In Hitchcock’s rare TV episode “Incident on a Corner” (1960), the only episode he directed for the Ford Startime series, he begins by repeating the opening scene three times from three different points of view.
In the first pass, the titles read: “Here is the
incident.” We watch as a woman breezes through a crossing guard’s stop sign and the subsequent argument between the two.
Then, Hitchcock repeats the scene from a different vantage point, beginning with the title: “Here is the incident again.” Immediately we are pulled out of the role of passive viewer and provoked to become a quasi-detective, examining evidence. It’s as if the director is giving you all of his footage and letting you pore over the details. This time, we watch the same scenario, as the woman speeds through the traffic stop and argues with the crossing guard.

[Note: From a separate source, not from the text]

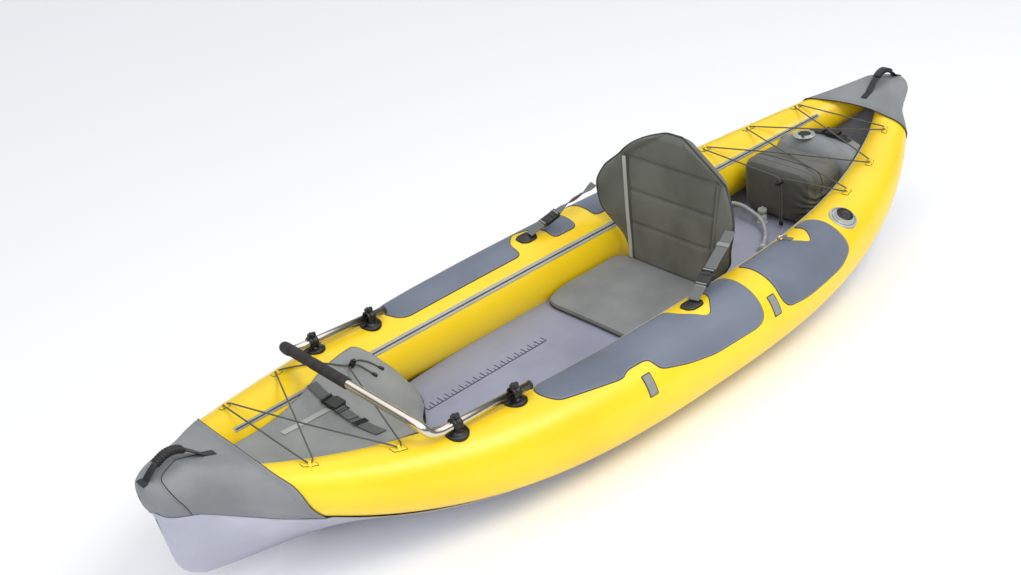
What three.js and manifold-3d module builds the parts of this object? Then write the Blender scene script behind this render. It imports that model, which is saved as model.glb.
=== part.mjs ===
import * as THREE from "three";
import { mergeVertices } from "three/addons/utils/BufferGeometryUtils.js";
import Module from "manifold-3d";

const wasm = await Module();
wasm.setup();

// Inflatable fishing kayak in millimetres: X runs forward, Y to port, Z up.
// The origin lies amidships on the level of the flat bottom.

// Hull form
const hullLength = 2950;
const hullBeam = 930;
const tubeRadius = 123;
const keelDepth = 30.5;
const noseReach = 105;
const pinchStart = 1200;
const pinchReach = 200;
const pinchShare = 0.24;
const tipRadius = 41;
const tipSpacing = 104;
const tipGap = 4;
const tipRise = 205;
const noseRadius = 23;
const noseEndWidth = 24;
const bottomFlatWidth = 380;
const keelEdgeWidth = 3;
const skinThickness = 2.4;
const skinGap = 1.6;
const seamGap = 0.85;
const spreadPower = 2.95;
const risePower = 3.05;
const taperPower = 2.35;
const tubeSides = 20;
const facetLean = 0.37;
const arcSteps = 8;
const coverSagShare = 0.12;

// Fits between neighbours, and the overrun of every cutting solid
const seatGap = 0.3;
const cutOverrun = 30;

// Places along the tubes, as shares of the tube's half length
const lipStartShare = 0.829;
const stationShares = [0, 0.15, 0.3, 0.42, 0.52, 0.6, 0.67, 0.73, 0.79, lipStartShare, 0.885, 0.925, 0.965, 1];
const domeShares = [[0.5, 0.87], [0.87, 0.5]];
const noseStationShares = [0.22, 0.43, 0.59, 0.7, 0.745, 0.8, 0.87, 0.94, 1];
const bottomEndShare = 0.745;

// Keel line: share of the tubes' half length, and of the nose's reach, to share of the tip height
const keelRiseShares = [[0, 0], [0.73, 0], [0.846, 0.073], [0.925, 0.134], [1, 0.2]];
const noseRiseShares = [[0, 0.2], [0.424, 0.296], [0.593, 0.385], [0.691, 0.6], [0.775, 0.82], [1, 0.9]];

// Lower lip of the end covers: share of the way to the hull's end, share of the tip height
const lipRiseShares = [[0, 0.55], [0.3, 0.637], [0.55, 0.722], [0.75, 0.8], [0.9, 0.845], [1, 0.86]];

// Edges of the end covers in side view: share of the half length, share of the tip height
const bowEdgeShares = [[0.84, 1.5], [0.832, 1.04], [0.8135, 0.912], [0.799, 0.731]];
const sternEdgeShares = [[0.805, 1.5], [0.81, 1.04], [0.822, 0.912], [0.834, 0.83]];
const bowLipShare = 0;
const sternLipShare = 0.287;
const sternMouthWidth = 270;
const sternMouthDepth = 60;
const sternMouthShare = 0.8;

// Floor panel
const floorTop = 106;
const floorWidth = 490;
const floorHalfLength = 1080;
const floorEndWidth = 190;
const floorSteps = 10;

// Cover strips over the tube zips
const stripAngle = -52;
const stripHalfAngle = 5;
const stripThickness = 1.4;
const stripReachShare = 0.85;

// Carry handles: places along the hull, webbing and grip
const handleEndShares = [0.884, 0.984];
const handleArch = 46;
const handleWidth = 24;
const webbingThickness = 2.4;
const gripWidth = 26;
const gripThickness = 15;
const gripRibDepth = 2.5;
const gripRibs = 6;
const gripSpanShares = [0.27, 0.79];
const ribShares = [0.25, 0.75];
const webbingTilt = 0.1;

// Wear patches: share of the half length, angle from the tube's top in degrees
const patchThickness = 1.8;
const frontPatchShares = [
  [0.34, -30], [0.363, -20], [0.375, 2], [0.359, 24], [0.302, 30], [0.226, 38], [0.213, 31],
  [0.164, 31], [0.158, 40], [0.151, 51], [0.09, 63], [0.024, 71], [-0.1, 73], [-0.121, 65],
  [-0.126, 42], [-0.126, -30], [0, -30], [0.17, -30],
];
const rearPatchShares = [
  [-0.178, -28], [-0.178, 40], [-0.176, 60], [-0.19, 74], [-0.25, 80], [-0.375, 80],
  [-0.412, 70], [-0.418, 58], [-0.414, 30], [-0.41, 0], [-0.4, -30], [-0.3, -30],
];
const frontCutoutRadius = 64;
const rearCutoutLength = 84;
const rearCutoutWidth = 52;
const rearCutoutShare = -0.338;
const cutoutSides = 16;

// Paddle keepers on the outer face of the tubes
const keeperShares = [0.186, -0.156];
const keeperWidth = 28;
const keeperAngles = [46, 54, 64, 74];
const keeperThickness = 2.6;

// Seat cushion and backrest
const seatFrontShare = 0.026;
const seatLength = 330;
const seatSideGap = 2;
const seatThickness = 44;
const seatCrown = 8;
const seatInset = 10;
const seatLengthShares = [0, 0.03, 0.12, 0.3, 0.5, 0.7, 0.88, 0.97, 1];
const seatTopShares = [1, 0.96, 0.75, 0.4, 0];
const backHeight = 442;
const backDrop = 18.3;
const backInset = 72;
const backThickness = 34;
const backEdgeThickness = 11;
const backLean = 40;
const backWingForward = 64;
const backSeamDepth = 9;
const backSeamShares = [0.3, 0.54, 0.78];
const backSeamHalfShare = 0.018;
const backFlatShares = [[0, 0.56], [0.78, 0.66], [1, 0.1]];
const backWidthShares = [
  [0, 0.6], [0.05, 0.64], [0.15, 0.74], [0.26, 0.86], [0.42, 0.96], [0.56, 1], [0.68, 0.93],
  [0.76, 0.8], [0.83, 0.68], [0.91, 0.5], [0.97, 0.3], [1, 0.14],
];
const backAcrossShares = [1, 0.97, 0.82, 0.66, 0.5, 0.25, 0];
const wingStartShare = 0.12;
const wingFullShare = 0.42;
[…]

On the third pass, we get the title: “Another view of the incident.” By this time, the viewer is accustomed to this new format, and anticipates what new details will be revealed in this third camera angle. We aren’t disappointed, as this time a second car is foregrounded, and we watch a couple nervously get out and run into a house. Simultaneously, we can hear the familiar argument with the crossing guard playing out in the background.

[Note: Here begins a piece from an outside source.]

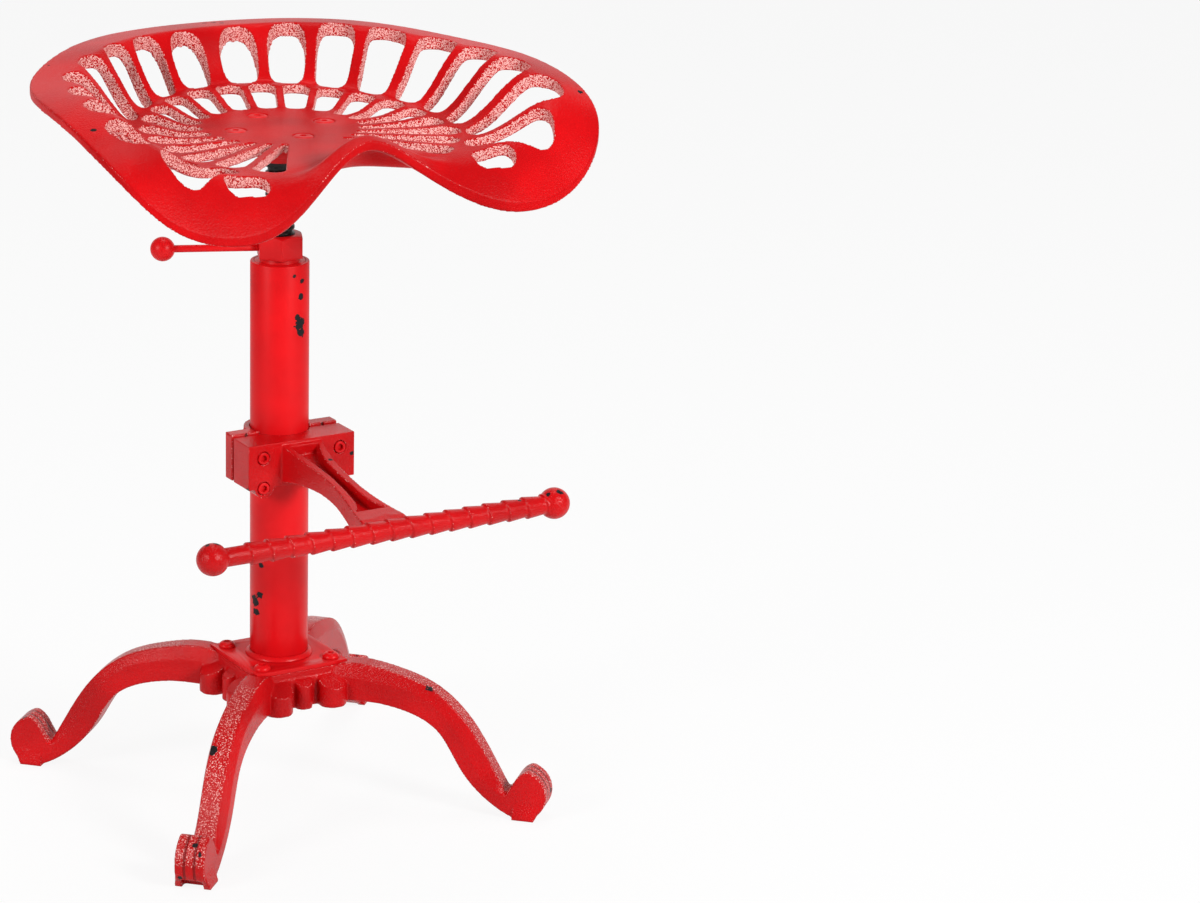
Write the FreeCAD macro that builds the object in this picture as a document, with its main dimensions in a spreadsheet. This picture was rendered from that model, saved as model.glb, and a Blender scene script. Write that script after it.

Similarly, Dan Trachtenberg shakes up the audience with his bold editing of the opening title sequence in 10 Cloverfield Lane (2016). He intercuts opening titles within a car crash as shock cutaways between each moment of the crash. The sound abruptly goes quiet with each title and then bursts back into the car. The presence of the titles shakes up the audience to such an extent that they are keenly aware of the storyteller.
This kind of narrative construction calls attention to itself by essentially inviting us into the editing room. We become aware that we are watching a film and forced into a reflexive stance toward the material and toward the conventions of sequential time. Through the film’s overt editing and on-screen text guides, the viewer is immediately placed into an engaged mode and given secret information that drives our anticipation as the story plays out.